Lines of data
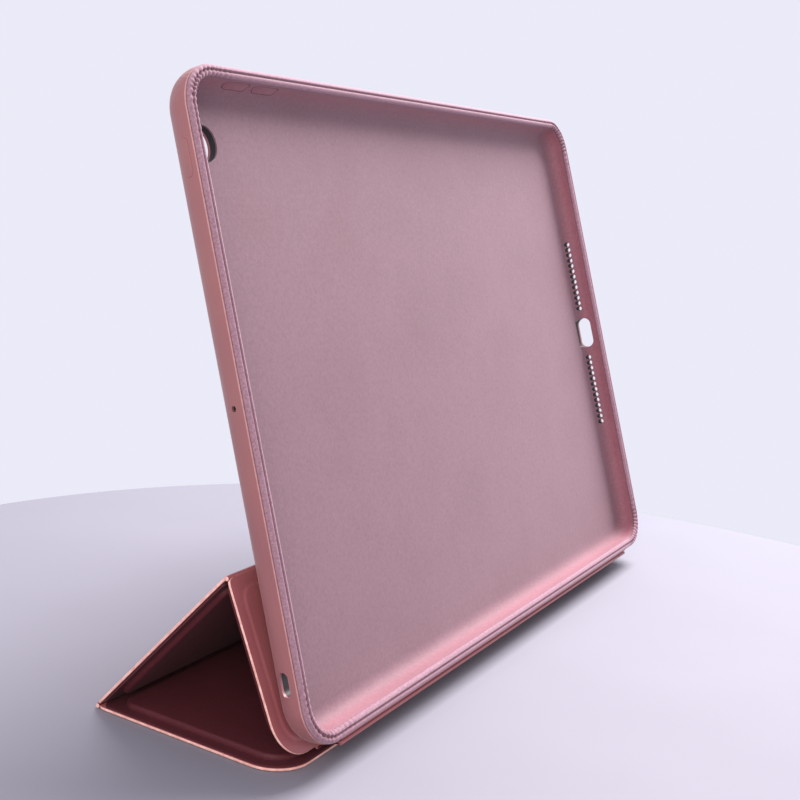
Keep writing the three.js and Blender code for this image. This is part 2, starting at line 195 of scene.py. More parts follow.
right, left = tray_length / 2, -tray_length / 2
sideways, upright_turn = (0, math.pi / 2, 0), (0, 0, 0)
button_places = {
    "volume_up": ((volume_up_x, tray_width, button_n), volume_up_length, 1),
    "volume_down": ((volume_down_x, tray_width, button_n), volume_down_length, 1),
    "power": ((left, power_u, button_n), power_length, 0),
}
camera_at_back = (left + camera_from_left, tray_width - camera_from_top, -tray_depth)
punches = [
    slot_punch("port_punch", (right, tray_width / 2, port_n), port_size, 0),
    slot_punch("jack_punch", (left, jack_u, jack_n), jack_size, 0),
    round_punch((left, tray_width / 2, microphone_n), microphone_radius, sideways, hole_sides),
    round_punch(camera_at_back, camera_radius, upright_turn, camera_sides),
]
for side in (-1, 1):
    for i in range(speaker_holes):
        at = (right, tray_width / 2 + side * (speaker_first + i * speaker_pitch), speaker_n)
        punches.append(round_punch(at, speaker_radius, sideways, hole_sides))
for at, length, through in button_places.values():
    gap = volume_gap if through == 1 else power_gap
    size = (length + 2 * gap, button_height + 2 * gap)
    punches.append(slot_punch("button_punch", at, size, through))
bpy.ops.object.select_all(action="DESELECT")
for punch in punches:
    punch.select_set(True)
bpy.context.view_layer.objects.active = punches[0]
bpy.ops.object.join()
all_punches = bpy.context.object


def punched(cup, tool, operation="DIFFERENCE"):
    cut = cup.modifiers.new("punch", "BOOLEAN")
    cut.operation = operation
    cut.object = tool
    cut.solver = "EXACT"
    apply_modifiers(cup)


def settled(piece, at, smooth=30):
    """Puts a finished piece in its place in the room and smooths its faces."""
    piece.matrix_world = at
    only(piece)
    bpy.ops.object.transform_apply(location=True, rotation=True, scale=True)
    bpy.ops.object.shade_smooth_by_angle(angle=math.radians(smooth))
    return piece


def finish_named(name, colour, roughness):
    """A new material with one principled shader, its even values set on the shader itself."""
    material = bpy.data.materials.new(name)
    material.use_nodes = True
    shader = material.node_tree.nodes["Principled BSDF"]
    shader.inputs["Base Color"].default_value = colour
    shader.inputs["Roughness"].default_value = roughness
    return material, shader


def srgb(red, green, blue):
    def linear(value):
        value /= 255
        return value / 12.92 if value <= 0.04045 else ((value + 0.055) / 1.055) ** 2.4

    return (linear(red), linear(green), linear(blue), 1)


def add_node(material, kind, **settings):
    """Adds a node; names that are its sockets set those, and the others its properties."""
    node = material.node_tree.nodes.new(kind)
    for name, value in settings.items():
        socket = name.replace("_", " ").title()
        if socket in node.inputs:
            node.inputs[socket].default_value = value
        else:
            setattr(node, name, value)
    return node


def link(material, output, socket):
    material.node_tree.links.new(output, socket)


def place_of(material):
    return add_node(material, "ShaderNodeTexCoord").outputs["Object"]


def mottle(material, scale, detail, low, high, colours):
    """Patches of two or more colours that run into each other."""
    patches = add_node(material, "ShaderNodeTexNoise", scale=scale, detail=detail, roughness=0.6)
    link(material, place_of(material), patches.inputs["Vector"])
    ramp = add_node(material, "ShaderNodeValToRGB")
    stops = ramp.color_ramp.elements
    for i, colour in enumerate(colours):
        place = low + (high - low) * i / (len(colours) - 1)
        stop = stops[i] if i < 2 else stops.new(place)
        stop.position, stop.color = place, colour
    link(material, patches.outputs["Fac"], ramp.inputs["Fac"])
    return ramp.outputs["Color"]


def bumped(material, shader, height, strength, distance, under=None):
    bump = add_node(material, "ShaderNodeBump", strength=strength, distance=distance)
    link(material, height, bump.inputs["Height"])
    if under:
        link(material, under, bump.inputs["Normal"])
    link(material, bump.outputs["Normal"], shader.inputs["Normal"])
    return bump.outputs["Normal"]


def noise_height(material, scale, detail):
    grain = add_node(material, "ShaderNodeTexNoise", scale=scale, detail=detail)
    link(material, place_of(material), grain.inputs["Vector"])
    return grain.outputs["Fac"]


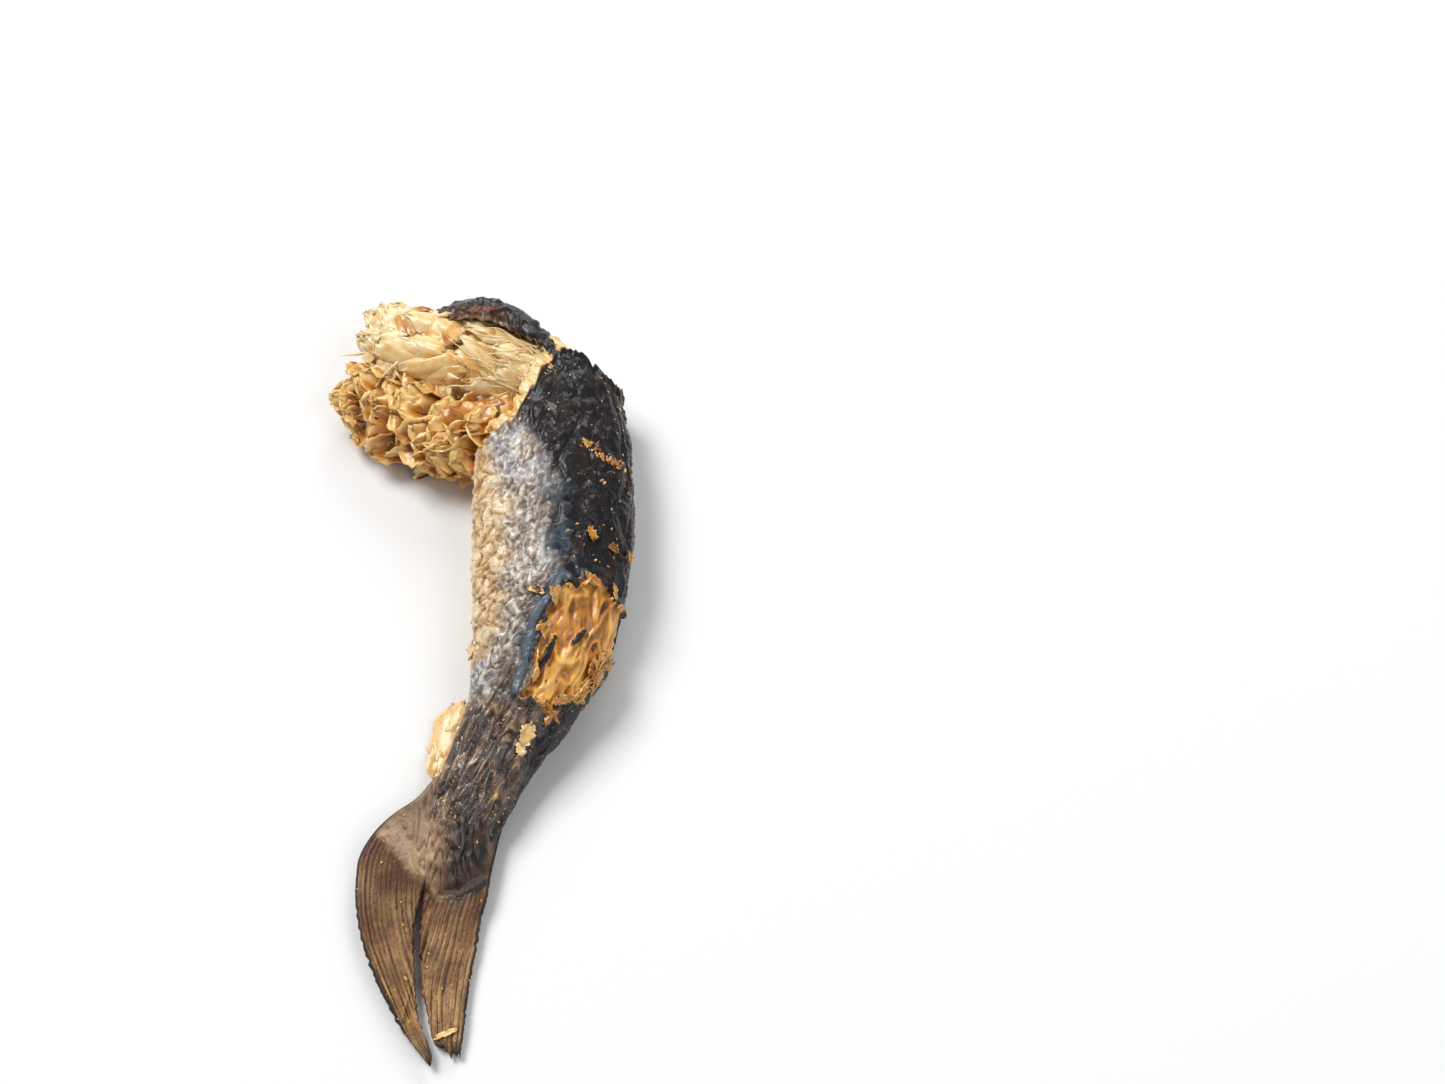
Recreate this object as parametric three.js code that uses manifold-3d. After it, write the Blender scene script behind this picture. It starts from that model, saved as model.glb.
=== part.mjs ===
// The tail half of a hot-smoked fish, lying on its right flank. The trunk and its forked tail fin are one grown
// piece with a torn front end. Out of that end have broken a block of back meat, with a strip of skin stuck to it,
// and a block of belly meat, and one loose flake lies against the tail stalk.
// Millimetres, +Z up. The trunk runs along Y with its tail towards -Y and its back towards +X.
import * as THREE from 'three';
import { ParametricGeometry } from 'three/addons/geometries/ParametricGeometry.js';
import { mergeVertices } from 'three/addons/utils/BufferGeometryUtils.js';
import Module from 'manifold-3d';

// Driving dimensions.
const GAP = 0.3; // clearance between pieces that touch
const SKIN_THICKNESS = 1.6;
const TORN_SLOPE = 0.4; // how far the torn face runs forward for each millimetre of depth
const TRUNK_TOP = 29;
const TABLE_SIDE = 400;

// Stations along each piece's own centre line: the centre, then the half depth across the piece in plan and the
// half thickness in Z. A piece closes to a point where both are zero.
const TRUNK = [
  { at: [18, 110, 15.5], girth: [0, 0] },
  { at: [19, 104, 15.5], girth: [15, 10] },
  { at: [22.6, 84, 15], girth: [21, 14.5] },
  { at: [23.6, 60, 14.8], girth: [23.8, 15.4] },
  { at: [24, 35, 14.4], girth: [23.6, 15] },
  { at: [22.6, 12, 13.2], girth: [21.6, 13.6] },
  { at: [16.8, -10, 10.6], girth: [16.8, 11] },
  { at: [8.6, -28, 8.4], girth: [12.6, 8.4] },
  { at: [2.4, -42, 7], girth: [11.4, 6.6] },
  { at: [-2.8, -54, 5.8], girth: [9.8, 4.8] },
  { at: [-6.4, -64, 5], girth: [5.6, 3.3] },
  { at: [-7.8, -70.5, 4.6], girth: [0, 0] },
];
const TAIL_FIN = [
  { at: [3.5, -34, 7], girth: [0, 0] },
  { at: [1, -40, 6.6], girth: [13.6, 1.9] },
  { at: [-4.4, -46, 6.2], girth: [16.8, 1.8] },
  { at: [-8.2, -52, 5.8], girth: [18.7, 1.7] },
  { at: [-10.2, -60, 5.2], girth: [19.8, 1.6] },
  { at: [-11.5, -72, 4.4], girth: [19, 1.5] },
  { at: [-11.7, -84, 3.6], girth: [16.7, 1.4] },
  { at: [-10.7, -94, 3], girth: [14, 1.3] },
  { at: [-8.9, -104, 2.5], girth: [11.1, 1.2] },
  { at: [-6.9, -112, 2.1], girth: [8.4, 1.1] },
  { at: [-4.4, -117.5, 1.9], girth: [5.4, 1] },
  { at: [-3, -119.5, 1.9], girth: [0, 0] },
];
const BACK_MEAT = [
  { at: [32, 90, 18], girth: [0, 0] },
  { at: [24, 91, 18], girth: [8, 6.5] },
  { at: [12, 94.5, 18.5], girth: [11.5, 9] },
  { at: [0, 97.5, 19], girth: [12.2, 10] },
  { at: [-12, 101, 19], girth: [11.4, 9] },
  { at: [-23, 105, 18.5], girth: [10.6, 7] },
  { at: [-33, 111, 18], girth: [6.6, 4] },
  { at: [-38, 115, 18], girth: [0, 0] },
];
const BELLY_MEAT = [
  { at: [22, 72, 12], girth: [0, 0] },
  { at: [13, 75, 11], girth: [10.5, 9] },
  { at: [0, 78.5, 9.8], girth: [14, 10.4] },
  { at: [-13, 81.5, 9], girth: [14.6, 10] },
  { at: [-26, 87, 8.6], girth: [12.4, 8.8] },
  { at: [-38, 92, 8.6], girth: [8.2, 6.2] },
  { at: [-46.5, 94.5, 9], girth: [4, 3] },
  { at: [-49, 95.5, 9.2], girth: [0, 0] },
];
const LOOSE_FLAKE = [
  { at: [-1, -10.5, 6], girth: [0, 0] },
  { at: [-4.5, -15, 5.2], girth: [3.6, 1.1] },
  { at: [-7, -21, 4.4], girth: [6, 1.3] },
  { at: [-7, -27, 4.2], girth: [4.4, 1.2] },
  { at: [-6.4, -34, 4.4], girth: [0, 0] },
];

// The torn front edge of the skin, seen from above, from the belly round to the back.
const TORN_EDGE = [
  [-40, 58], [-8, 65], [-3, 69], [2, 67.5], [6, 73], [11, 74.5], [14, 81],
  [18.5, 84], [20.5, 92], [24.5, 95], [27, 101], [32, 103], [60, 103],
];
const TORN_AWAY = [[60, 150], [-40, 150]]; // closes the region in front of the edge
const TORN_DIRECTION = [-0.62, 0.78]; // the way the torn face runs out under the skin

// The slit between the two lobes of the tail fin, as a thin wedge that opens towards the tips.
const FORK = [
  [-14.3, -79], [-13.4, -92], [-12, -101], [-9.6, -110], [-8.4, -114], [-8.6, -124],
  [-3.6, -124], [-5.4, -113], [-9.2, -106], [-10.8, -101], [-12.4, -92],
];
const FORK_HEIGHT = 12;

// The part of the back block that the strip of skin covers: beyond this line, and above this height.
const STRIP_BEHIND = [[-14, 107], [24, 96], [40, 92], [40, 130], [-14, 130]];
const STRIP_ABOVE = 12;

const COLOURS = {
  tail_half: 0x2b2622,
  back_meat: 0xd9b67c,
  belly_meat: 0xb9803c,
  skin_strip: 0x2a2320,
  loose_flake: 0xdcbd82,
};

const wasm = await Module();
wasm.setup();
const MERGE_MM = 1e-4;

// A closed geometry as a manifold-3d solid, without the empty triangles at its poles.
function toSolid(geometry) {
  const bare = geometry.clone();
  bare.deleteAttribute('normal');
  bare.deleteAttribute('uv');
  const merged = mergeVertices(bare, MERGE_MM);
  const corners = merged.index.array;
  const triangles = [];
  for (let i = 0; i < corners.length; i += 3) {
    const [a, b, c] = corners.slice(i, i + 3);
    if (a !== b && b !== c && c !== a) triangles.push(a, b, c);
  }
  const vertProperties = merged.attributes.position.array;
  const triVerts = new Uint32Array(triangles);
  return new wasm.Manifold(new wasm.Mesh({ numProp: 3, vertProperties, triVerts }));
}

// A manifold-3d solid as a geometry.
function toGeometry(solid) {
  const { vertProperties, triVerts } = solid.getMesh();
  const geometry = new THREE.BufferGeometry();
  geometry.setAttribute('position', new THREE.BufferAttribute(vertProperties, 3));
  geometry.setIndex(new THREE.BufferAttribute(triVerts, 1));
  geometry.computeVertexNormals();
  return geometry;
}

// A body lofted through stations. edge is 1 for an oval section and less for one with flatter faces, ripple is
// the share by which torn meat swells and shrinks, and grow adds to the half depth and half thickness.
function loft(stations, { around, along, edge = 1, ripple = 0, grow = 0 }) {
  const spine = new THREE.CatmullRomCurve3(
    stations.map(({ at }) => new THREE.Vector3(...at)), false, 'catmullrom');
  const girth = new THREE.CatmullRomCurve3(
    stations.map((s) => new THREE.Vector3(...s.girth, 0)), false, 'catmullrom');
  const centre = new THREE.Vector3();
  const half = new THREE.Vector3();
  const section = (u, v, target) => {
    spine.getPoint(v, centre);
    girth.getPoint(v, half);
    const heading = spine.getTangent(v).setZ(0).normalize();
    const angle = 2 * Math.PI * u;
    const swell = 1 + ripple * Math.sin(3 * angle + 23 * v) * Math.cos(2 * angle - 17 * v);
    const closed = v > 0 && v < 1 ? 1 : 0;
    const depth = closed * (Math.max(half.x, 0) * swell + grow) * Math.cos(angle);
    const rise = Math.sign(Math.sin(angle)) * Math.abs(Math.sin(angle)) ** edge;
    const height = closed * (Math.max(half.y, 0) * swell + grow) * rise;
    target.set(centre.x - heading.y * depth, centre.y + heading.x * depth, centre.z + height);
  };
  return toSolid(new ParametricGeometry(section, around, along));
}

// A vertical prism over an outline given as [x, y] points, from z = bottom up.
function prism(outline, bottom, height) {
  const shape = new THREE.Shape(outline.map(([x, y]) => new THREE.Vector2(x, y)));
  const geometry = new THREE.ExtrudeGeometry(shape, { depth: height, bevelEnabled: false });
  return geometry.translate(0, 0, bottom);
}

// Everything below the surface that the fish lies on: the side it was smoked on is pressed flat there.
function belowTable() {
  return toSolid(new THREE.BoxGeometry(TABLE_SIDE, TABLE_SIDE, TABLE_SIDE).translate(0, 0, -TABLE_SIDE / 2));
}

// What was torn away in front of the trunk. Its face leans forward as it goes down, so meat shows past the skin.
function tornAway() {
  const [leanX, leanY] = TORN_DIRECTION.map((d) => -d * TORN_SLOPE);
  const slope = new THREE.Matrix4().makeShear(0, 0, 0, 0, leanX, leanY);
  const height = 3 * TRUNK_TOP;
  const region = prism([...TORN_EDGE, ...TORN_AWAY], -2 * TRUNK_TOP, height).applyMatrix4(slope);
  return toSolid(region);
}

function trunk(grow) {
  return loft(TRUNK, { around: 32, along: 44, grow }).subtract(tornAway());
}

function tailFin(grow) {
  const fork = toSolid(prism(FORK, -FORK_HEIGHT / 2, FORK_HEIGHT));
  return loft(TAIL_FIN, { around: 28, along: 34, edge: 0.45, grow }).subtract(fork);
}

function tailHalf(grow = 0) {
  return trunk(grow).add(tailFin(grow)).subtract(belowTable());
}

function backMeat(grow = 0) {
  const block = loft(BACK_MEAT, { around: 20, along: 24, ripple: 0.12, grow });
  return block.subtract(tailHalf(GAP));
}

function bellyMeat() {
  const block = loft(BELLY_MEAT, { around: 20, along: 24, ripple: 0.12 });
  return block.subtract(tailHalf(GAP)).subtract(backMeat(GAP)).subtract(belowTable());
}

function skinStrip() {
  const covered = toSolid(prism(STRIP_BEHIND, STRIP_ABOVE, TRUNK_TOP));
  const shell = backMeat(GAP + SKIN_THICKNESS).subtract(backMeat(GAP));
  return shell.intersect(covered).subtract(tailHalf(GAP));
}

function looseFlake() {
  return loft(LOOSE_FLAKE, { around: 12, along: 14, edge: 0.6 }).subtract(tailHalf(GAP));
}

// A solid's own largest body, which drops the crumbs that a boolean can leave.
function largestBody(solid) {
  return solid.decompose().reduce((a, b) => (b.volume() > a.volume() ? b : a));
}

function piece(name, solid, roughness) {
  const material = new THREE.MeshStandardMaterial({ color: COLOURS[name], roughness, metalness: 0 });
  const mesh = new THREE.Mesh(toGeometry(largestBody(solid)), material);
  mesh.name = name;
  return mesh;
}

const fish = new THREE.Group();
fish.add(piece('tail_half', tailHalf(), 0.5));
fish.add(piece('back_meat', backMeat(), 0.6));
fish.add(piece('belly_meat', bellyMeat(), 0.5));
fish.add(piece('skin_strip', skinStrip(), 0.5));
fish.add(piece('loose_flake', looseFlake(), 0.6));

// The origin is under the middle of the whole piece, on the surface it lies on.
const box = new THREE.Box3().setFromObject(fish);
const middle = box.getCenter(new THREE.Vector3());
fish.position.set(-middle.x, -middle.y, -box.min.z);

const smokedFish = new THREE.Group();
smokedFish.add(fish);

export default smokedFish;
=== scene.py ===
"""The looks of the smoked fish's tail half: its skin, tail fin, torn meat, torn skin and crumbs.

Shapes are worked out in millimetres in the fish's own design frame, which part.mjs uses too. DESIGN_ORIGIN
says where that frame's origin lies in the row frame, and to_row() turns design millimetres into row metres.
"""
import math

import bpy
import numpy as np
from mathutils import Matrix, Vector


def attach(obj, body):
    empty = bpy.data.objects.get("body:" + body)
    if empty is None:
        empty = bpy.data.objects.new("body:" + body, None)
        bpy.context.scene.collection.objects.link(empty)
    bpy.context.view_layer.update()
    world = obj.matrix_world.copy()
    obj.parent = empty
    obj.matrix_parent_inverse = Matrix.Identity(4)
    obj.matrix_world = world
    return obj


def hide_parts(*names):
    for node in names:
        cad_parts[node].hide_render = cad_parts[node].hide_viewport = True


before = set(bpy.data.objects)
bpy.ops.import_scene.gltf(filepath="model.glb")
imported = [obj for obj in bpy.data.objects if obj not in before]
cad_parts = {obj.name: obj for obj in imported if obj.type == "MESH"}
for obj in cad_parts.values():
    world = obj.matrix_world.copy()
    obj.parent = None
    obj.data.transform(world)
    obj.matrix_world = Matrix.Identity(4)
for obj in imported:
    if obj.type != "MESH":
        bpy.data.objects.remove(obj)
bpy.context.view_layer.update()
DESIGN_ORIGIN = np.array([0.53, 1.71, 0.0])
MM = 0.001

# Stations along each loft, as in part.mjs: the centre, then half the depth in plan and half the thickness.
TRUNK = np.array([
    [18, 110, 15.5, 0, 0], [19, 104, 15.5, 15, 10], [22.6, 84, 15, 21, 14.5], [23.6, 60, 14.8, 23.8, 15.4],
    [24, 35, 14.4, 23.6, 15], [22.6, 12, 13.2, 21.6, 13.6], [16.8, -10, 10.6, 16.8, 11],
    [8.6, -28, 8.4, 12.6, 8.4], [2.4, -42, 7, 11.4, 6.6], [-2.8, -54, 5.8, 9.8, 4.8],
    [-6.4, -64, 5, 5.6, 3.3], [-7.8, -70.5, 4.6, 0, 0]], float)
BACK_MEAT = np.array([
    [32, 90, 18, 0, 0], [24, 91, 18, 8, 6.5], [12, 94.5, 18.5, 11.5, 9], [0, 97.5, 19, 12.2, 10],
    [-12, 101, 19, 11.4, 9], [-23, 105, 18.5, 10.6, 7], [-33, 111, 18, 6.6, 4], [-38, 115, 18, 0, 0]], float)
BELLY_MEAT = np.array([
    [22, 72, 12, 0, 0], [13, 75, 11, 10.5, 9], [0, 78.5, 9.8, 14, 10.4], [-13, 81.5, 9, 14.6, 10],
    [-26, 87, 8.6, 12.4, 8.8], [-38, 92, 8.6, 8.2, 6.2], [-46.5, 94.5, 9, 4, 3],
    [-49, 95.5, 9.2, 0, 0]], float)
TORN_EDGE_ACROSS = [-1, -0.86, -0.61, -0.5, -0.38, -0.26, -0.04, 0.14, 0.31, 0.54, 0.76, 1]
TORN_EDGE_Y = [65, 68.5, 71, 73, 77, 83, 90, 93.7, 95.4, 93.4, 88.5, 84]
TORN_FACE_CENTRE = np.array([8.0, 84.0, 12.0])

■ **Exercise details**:
Each line from the one containing "bpy.context.scene.collection.objects.link(empty)" through the one containing "bpy.data.objects.remove(obj)" must be retyped exactly, the first and last of these included.

■ **Reply**:
        bpy.context.scene.collection.objects.link(empty)
    bpy.context.view_layer.update()
    world = obj.matrix_world.copy()
    obj.parent = empty
    obj.matrix_parent_inverse = Matrix.Identity(4)
    obj.matrix_world = world
    return obj


def hide_parts(*names):
    for node in names:
        cad_parts[node].hide_render = cad_parts[node].hide_viewport = True


before = set(bpy.data.objects)
bpy.ops.import_scene.gltf(filepath="model.glb")
imported = [obj for obj in bpy.data.objects if obj not in before]
cad_parts = {obj.name: obj for obj in imported if obj.type == "MESH"}
for obj in cad_parts.values():
    world = obj.matrix_world.copy()
    obj.parent = None
    obj.data.transform(world)
    obj.matrix_world = Matrix.Identity(4)
for obj in imported:
    if obj.type != "MESH":
        bpy.data.objects.remove(obj)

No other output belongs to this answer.